The Next Wave: LED-to-LED Upgrades
Here's something most people aren't talking about yet. I put some of the first LED high bay fixtures in commercial settings back in 2010. That was 16 years ago. Those early-generation fixtures are now reaching end of life — lumen output has degraded, drivers are failing, and the technology has moved so far forward that today's fixtures are dramatically more efficient than what was cutting-edge a decade ago.
We're increasingly helping facilities that were early LED adopters complete their second round of upgrades. The conversation is different this time. You're not going from a 400-watt metal halide down to a 150-watt LED — the energy savings gap is much smaller. A first-gen LED high bay might be 180 watts, and the replacement is 120 watts. The savings are real but more modest.
What drives these projects is usually safety and maintenance. Dimming fixtures create uneven light levels. Failed fixtures create dark spots in aisles and work areas. At a certain point, it's not an energy project anymore — it's about keeping your building safe and functional. Think of it like replacing the roof: you don't do it for the energy savings, you do it because the old one isn't doing its job anymore.
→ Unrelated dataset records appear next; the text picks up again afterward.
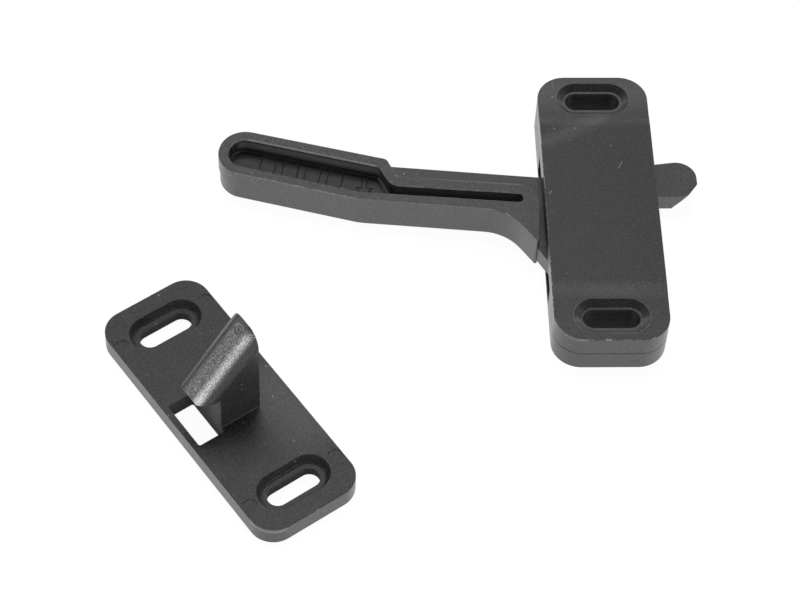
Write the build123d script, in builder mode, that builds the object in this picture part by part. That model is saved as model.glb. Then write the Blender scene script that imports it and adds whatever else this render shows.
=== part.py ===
from build123d import *
import math
import os

os.makedirs("parts", exist_ok=True)

# Origin: middle of the housing's back face
# X runs towards the tongue, Y along the housing, Z out of the door

# Housing shell
housing_width = 25.8
housing_length = 75.8
housing_corner = 6.6
pad_height = 10.7
panel_height = 11.1
panel_half_length = 23.1
ramp_length = 2.6
crease_radius = 15.0
seam_height = 5.45
seam_chamfer = 0.12
top_round = 0.15
base_foot_round = 0.3
shell_wall = 1.6
cut_overrun = 0.4
floor_height = 1.1
ceiling_height = 9.4

# Screw slots of the housing, lying across it
slot_spacing = 62.6
slot_length = 12.8
slot_width = 4.95
recess_width = 9.25
recess_depth = 1.2
recess_inset = 1.6
recess_foot_round = 0.5
slot_boss_wall = 1.5

# Side slots that the lever passes through
lever_slot_low = -21.2
lever_slot_high = 17.4
tongue_slot_low = 5.1
tongue_slot_high = 19.6
side_slot_top = 6.4

# Pivot post and the posts that carry the cover
pivot_y = -18.0
pivot_radius = 3.5
pivot_top = 9.3
pivot_chamfer = 0.4
thrust_radius = 5.4
thrust_top = 1.4
post_radius = 1.1
post_top = 9.35
collar_radius = 2.0
collar_bottom = 8.95
collar_clearance = 0.05
near_posts = [(-9.0, -24.4), (9.0, -24.4)]
far_posts = [(-8.4, 23.4), (8.4, 23.4)]

# Corners of the lever's handle and neck, seen from above, before their rounding
tail_far = (-85.55, 24.0)
grip_far = (-48.7, 14.45)
neck_far = (-46.3, 9.25)
shoulder = (-13.5, 6.65)
spur_tip = (-14.75, -10.0)
elbow = (-21.3, -0.6)
grip_near = (-55.1, 2.6)
tail_near = (-88.85, 11.8)
tail_round = 6.2
grip_far_round = 1.3
neck_far_round = 1.8
shoulder_round = 5.5
elbow_round = 11.0
spur_round = 0.4
grip_near_round = 14.0

# Corners of the finger pocket and the groove that it runs into
pocket_tail_far = (-83.85, 20.95)
pocket_far = (-50.5, 12.05)
groove_far = (-47.8, 6.7)
groove_end_far = (-17.55, 4.25)
groove_end_near = (-17.75, 1.9)
pocket_near = (-55.3, 5.0)
pocket_tail_near = (-86.0, 13.45)
pocket_tail_round = 3.8
pocket_far_round = 1.5
groove_far_round = 3.2
groove_end_round = 1.15
pocket_near_round = 12.0

# Corners of the plate that passes through the housing
ledge_start = (-50.4, 13.1)
ledge_far = (-48.45, 14.7)
waist_far = (-9.0, 10.95)
tongue_root_far = (6.0, 14.15)
tongue_far = (23.25, 16.4)
tongue_near = (23.25, 5.65)
tongue_root_near = (10.7, 5.65)
flank = (10.7, -7.8)
hub_side = (8.3, -18.0)
heel = (-7.1, -22.1)
plate_spur = (-14.95, -9.1)
plate_elbow = (-21.9, 0.7)
ledge_near = (-46.0, 3.2)
tongue_round_far = 4.6
tongue_round_near = 4.2
tongue_root_round = 1.0
waist_round = 12.0
bevel_point = (20.6, 5.7, 6.0)
bevel_normal = (1.0, -0.726, -0.744)

# Parting step at the handle's tail, where the mould's lower half stood a little to the right
parting_height = 4.9
parting_shift = 0.3
parting_end = -84.0

# Lever levels
handle_bottom = 0.3
handle_top = 9.2
plate_bottom = 1.7
plate_top = 6.1
pocket_depth = 4.0
pocket_foot_round = 0.5
pocket_rim_round = 0.35
lever_round = 0.15
web_thickness = 1.6
foot_round = 0.35
hub_radius = 8.3
pivot_clearance = 0.05
coil_well_radius = 6.4
coil_well_bottom = 3.9

# Return spring
wire_diameter = 0.9
coil_radius = 4.7
coil_pitch = 1.02
coil_turns = 2.25
coil_bottom = 5.15
lever_leg_length = 12.0
housing_leg_length = 9.4

# Strike plate, with its own origin and turn on the same floor
strike_x = -84.55
strike_y = -49.5
strike_turn = 34.4
strike_width = 25.8
strike_length = 67.2
strike_thickness = 4.6
strike_corner = 5.65
strike_slot_spacing = 49.9
strike_slot_length = 13.0
strike_slot_width = 4.85
strike_recess_width = 9.2
strike_recess_depth = 2.1
strike_recess_inset = 0.8
strike_recess_foot_round = 0.7
strike_round = 0.12
ejector_offset = 0.3
ejector_spacing_x = 22.1
ejector_spacing_y = 50.1
ejector_radius = 1.7
ejector_depth = 0.15
window_left = -11.45
window_right = -5.05
window_near = -6.0
window_far = 6.4
window_corner = 0.5

# Hook of the strike plate
hook_tip = -9.85
hook_back = 5.0
hook_near = -4.85
hook_far = 4.65
hook_top = 30.45
ramp_angle = 45.5
catch_height = 15.0
near_round = 3.4
far_round = 3.0
tip_round_far = 1.7
tip_round_near = 2.2
ramp_run = 40.0
section_margin = 0.02


def round_corner(outline, corner, radius):
    """Rounds the corner of an outline that stands at the given point."""
    corners = outline.vertices()
    nearest = corners.sort_by_distance(Vector(*corner, corners[0].Z))[0]
    fillet(nearest, radius=radius)


def recess_cutter(rim_width, floor_width, depth, inset, foot_round, run):
    """A cutter for a slot's recess: a sloping wall that runs in a round foot into a level ledge at the slot."""
    foot = (rim_width / 2 - inset, -depth)
    with BuildPart() as cutter:
        with BuildSketch(Plane.YZ) as half_section:
            with BuildLine():
                Polyline(
                    (floor_width / 2, -depth),
                    (0, -depth),
                    (0, depth),
                    (rim_width / 2, depth),
                    (rim_width / 2, 0),
                    foot,
                    close=True,
                )
            make_face()
            round_corner(half_section, foot, foot_round)
        extrude(amount=run / 2, both=True)
        mirror(about=Plane.XZ)
        for end in (-run / 2, run / 2):
            with BuildSketch(Plane.YZ.offset(end)):
                add(half_section.sketch_local)
            revolve(axis=Axis((end, 0, 0), (0, 0, 1)))
    return cutter.part


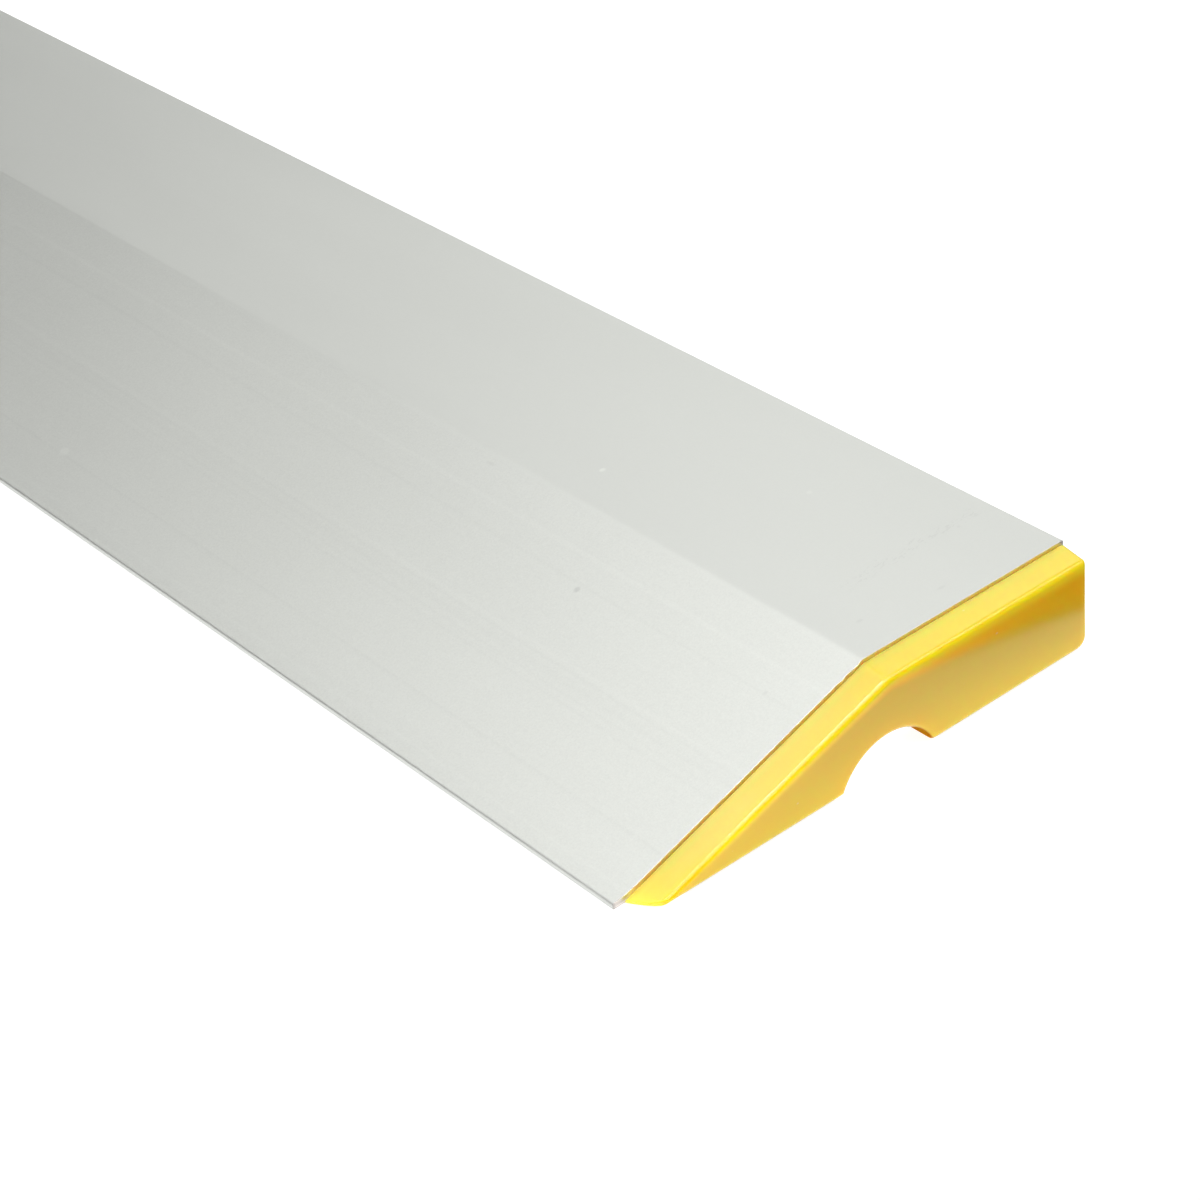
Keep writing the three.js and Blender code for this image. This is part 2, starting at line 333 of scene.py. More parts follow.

If your facility was an early LED adopter and you're starting to notice dimmer areas or fixture failures, it's worth getting an assessment to see where you stand.
Making the Numbers Work
The economics are straightforward: project cost minus utility incentives equals net cost, paid back through monthly energy savings. Most commercial LED projects pay for themselves in 1–3 years. If capital is tight, financing can make it cash-flow positive from day one — the monthly savings exceed the payment, so you're net positive immediately.